The task
Every record must be written out once more, with nothing added or omitted.

------------------------------------------------

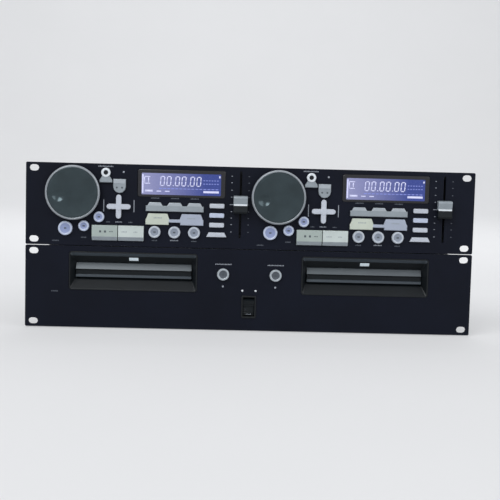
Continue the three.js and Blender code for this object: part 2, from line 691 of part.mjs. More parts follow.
function bezelSolid() {
  const quarter = quarterSides(bezel.corner);
  const rim = roundedRect(bezelWidth, bezelHeight, bezel.corner, 0, 0, quarter);
  const window = roundedRect(bezel.window, bezel.windowHeight, door.clearance, 0, 0, quarter);
  const back = bezel.depth + bezel.throat;
  const shell = loft([
    { outline: grow(window, bezel.wall), y: back },
    { outline: grow(window, bezel.wall), y: bezel.depth },
    { outline: rim, y: panel.thickness + bezel.flangeThickness },
    { outline: rim, y: 0 },
  ]);
  const flange = prism(grow(rim, bezel.flange), panel.thickness + seatGap + bezel.flangeThickness,
    panel.thickness + seatGap);
  const mouth = grow(rim, -bezel.rim);
  const slope = (mouth[0].x - window[0].x) / bezel.depth;
  const funnel = loft([
    { outline: window, y: back + overrun },
    { outline: window, y: bezel.depth },
    { outline: mouth, y: 0 },
    { outline: grow(mouth, slope * overrun), y: -overrun },
  ]);
  return cut(join(shell, flange), funnel);
}

// The tray front: a sloping upper part, a dark step and a lip below
function doorSolid() {
  const half = bezel.windowHeight / 2 - door.clearance;
  const lip = door.lipHeight - half;
  const face = lip + door.faceHeight;
  const profile = [
    [door.back, -half], [door.back, half], [door.bevelBack, half], [door.ridge, face + door.step],
    [door.face, face], [door.face, lip], [door.ridge, lip - door.step / 2],
    [door.ridge, door.lipEdge - half], [door.ridge + door.lipEdge, -half],
  ];
  const width = bezel.window / 2 - door.clearance;
  return join(across(profile, -width, width));
}

// Teeth: the half thickness of an involute tooth at a radius, and a gear and a rack cut by it

const rackPitch = Math.PI * gear.module;
const toothHalf = rackPitch / 4 - gear.backlash / 4;
const tipReach = gear.module * gear.tipShare;
const rootReach = gear.module * gear.rootShare;
const gearX = rootReach - channelWall + gearRadius;

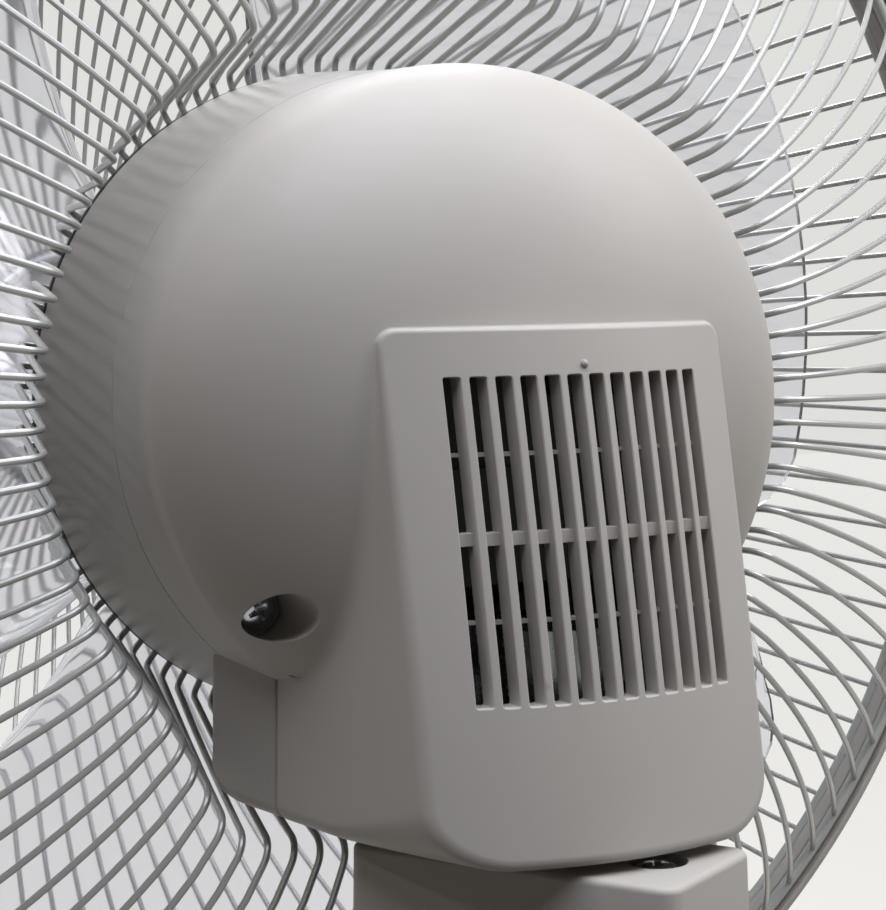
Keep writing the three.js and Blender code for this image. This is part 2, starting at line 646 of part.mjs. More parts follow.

------------------------------------------------

Exercise result
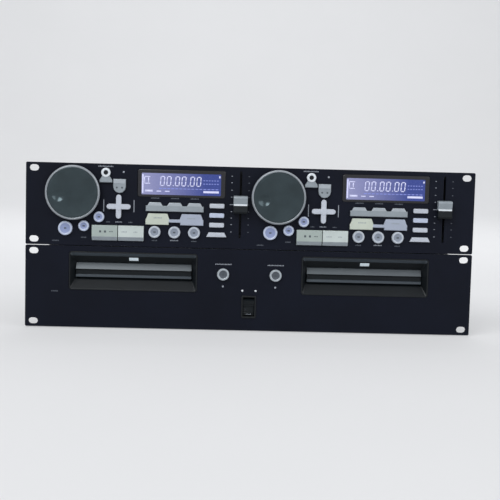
Continue the three.js and Blender code for this object: part 2, from line 691 of part.mjs. More parts follow.
function bezelSolid() {
  const quarter = quarterSides(bezel.corner);
  const rim = roundedRect(bezelWidth, bezelHeight, bezel.corner, 0, 0, quarter);
  const window = roundedRect(bezel.window, bezel.windowHeight, door.clearance, 0, 0, quarter);
  const back = bezel.depth + bezel.throat;
  const shell = loft([
    { outline: grow(window, bezel.wall), y: back },
    { outline: grow(window, bezel.wall), y: bezel.depth },
    { outline: rim, y: panel.thickness + bezel.flangeThickness },
    { outline: rim, y: 0 },
  ]);
  const flange = prism(grow(rim, bezel.flange), panel.thickness + seatGap + bezel.flangeThickness,
    panel.thickness + seatGap);
  const mouth = grow(rim, -bezel.rim);
  const slope = (mouth[0].x - window[0].x) / bezel.depth;
  const funnel = loft([
    { outline: window, y: back + overrun },
    { outline: window, y: bezel.depth },
    { outline: mouth, y: 0 },
    { outline: grow(mouth, slope * overrun), y: -overrun },
  ]);
  return cut(join(shell, flange), funnel);
}

// The tray front: a sloping upper part, a dark step and a lip below
function doorSolid() {
  const half = bezel.windowHeight / 2 - door.clearance;
  const lip = door.lipHeight - half;
  const face = lip + door.faceHeight;
  const profile = [
    [door.back, -half], [door.back, half], [door.bevelBack, half], [door.ridge, face + door.step],
    [door.face, face], [door.face, lip], [door.ridge, lip - door.step / 2],
    [door.ridge, door.lipEdge - half], [door.ridge + door.lipEdge, -half],
  ];
  const width = bezel.window / 2 - door.clearance;
  return join(across(profile, -width, width));
}

// Teeth: the half thickness of an involute tooth at a radius, and a gear and a rack cut by it

const rackPitch = Math.PI * gear.module;
const toothHalf = rackPitch / 4 - gear.backlash / 4;
const tipReach = gear.module * gear.tipShare;
const rootReach = gear.module * gear.rootShare;
const gearX = rootReach - channelWall + gearRadius;

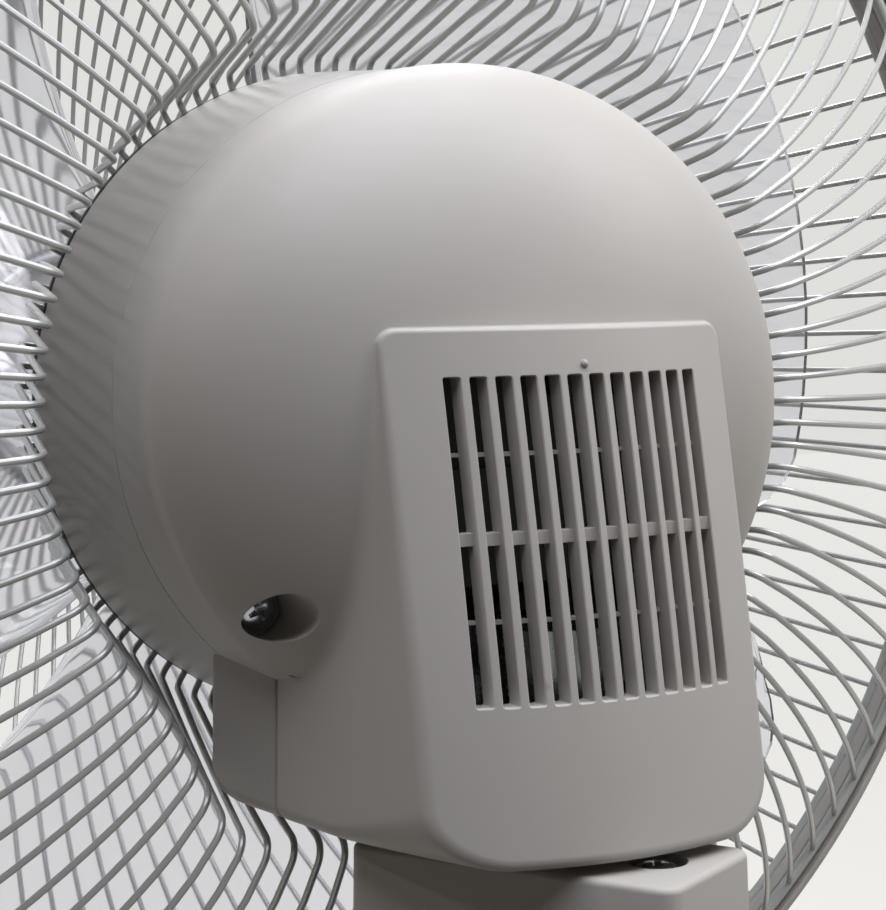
Keep writing the three.js and Blender code for this image. This is part 2, starting at line 646 of part.mjs. More parts follow.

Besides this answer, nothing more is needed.